Pengelolaan fasilitas publik seperti halnya transportasi umum akan berjalan dengan prinsip yang baik. Yakni, kesederhanaan aturan, kecepatan pelayanan, dan individu pelaksana yang kapabel. Fasilitas publik tersedia untuk mempermudah aktivitas rakyat dalam rangka memenuhi kebutuhannya. Karena itulah, pelayanan tidak boleh merepotkan atau menyusahkan, apalagi sampai terjadi diskriminasi.

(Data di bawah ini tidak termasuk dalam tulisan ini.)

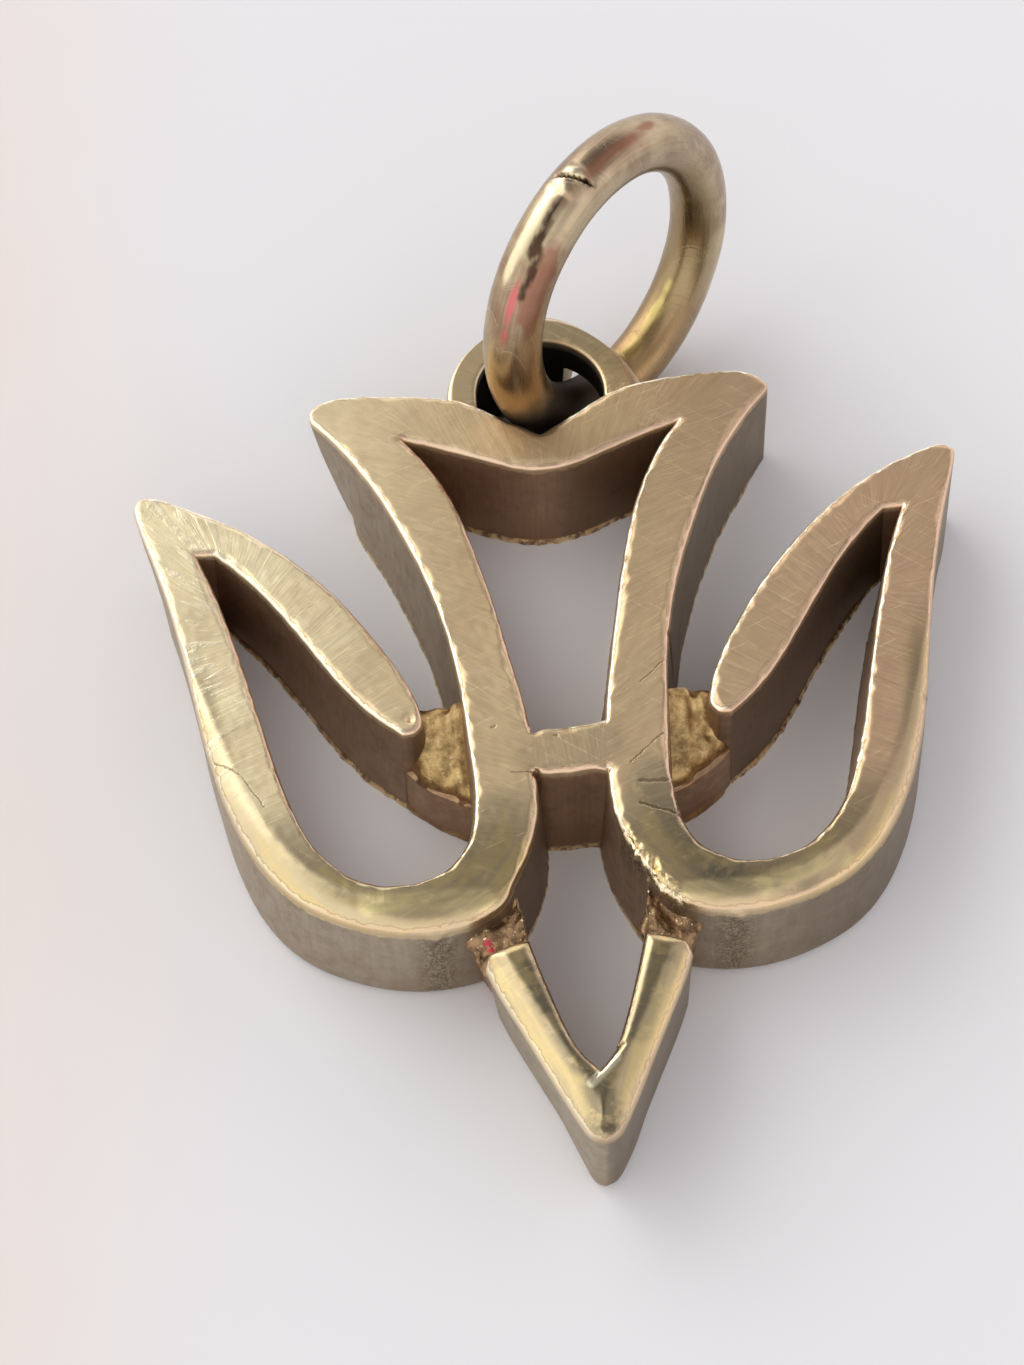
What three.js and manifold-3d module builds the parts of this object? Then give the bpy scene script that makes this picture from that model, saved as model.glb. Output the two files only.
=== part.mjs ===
// Dove charm: an openwork bird pendant of flat brass strands with an eyelet and a jump ring.
// Millimetres. +Y runs from the beak to the tail and the ring, +Z comes out of the polished
// front, and +X is to the right as seen from the front. The origin is the middle of the
// crossbar, on the flat back.
import * as THREE from 'three'
import { mergeVertices } from 'three/addons/utils/BufferGeometryUtils.js'
import Module from 'manifold-3d'

const wasm = await Module()
wasm.setup()

// Strands
const FRONT_HEIGHT = 3.2 // from the flat back to the polished front
const WALL_SPREAD = 0.2 // how much further out each wall stands at the back
const TIP_SPREAD = -0.2 // the same at the wing tips and the tail's corners, which are cut under
const TIP_REACH = 1.8 // how far from a tip its spread has turned into the usual one
const EDGE_ROUND = 0.14 // rounding along the front edges
const LOW_ROUND = 0.28 // worn rounding of the wing bottoms and the beak
const LOW_ROUND_FROM = -1.0 // the worn rounding begins below this Y
const LOW_ROUND_FULL = -4.5 // and is full from this Y on
const BEAK_UNDERCUT = 0.3 // how far the beak's outer walls lean in toward the back
const BEAK_TIP_UNDERCUT = 0.1 // the same at its blunt tip
const SEAM = 0.04 // gap left at a soldered or crossing seam
const FACET = 0.32 // length of one facet along a curved edge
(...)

Negara akan menjalankan tugas pelayanan sebaik mungkin berlandaskan takwa pada Sang Pencipta. Pemerintah tidak akan berani bermain-main dengan urusan rakyat sebab pertanggungjawabannya sangat berat di akhirat kelak. Termasuk dalam membuat kebijakan publik, negara akan benar-benar melihat kepentingan rakyat. Sama sekali tidak tunduk pada kepentingan swasta atau pemilik modal.

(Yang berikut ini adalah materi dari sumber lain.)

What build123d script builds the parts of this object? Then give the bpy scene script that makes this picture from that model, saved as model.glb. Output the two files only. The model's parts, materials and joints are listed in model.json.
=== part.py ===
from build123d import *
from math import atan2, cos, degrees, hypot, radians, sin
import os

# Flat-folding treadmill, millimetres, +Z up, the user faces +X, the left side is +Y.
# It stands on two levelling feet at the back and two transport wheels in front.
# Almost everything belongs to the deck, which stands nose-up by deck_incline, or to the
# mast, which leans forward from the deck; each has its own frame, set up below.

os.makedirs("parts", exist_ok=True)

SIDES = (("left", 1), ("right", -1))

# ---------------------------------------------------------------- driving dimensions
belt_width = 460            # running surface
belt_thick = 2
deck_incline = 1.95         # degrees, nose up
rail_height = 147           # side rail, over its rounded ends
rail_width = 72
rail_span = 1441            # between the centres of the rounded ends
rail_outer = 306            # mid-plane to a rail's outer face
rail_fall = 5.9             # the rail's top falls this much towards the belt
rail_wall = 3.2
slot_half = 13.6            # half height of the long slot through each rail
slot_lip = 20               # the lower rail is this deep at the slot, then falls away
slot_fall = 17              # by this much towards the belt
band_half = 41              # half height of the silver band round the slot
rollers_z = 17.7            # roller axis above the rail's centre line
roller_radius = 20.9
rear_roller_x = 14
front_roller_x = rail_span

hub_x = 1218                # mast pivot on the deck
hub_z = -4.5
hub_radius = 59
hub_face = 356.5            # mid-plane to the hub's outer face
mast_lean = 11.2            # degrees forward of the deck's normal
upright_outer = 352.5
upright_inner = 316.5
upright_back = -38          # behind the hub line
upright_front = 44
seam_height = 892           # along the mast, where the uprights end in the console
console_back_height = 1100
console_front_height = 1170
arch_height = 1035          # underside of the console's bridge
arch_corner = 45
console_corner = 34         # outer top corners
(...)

Sebelum membuat kebijakan, pemerintah akan melakukan kajian mendalam dan sungguh-sungguh dengan mempertimbangkan dari segala sisi. Tidak mementingkan ekonomi semata atau demi meraup keuntungan materi. Namun, demi memberikan pelayanan terbaik untuk rakyat. Dorongan ketakwaan menjadikan setiap langkah sangat berhati-hati agar jangan sampai menzalimi rakyat, walaupun hanya seorang saja.
Dengan begitu, kebijakan yang dibuat juga tidak terburu-buru untuk meraih tujuan yang diinginkan. Kebijakan akan benar-benar matang untuk bisa diterapkan demi memberi kemanfaatan bagi rakyat. Pelayanan terbaik itu hanya bisa terwujud dengan penerapan syariat Islam secara kaffah dalam bingkai Negara Khilafah. Dengan begitu, keadilan dan kesejahteraan akan dirasakan secara nyata oleh semua pihak.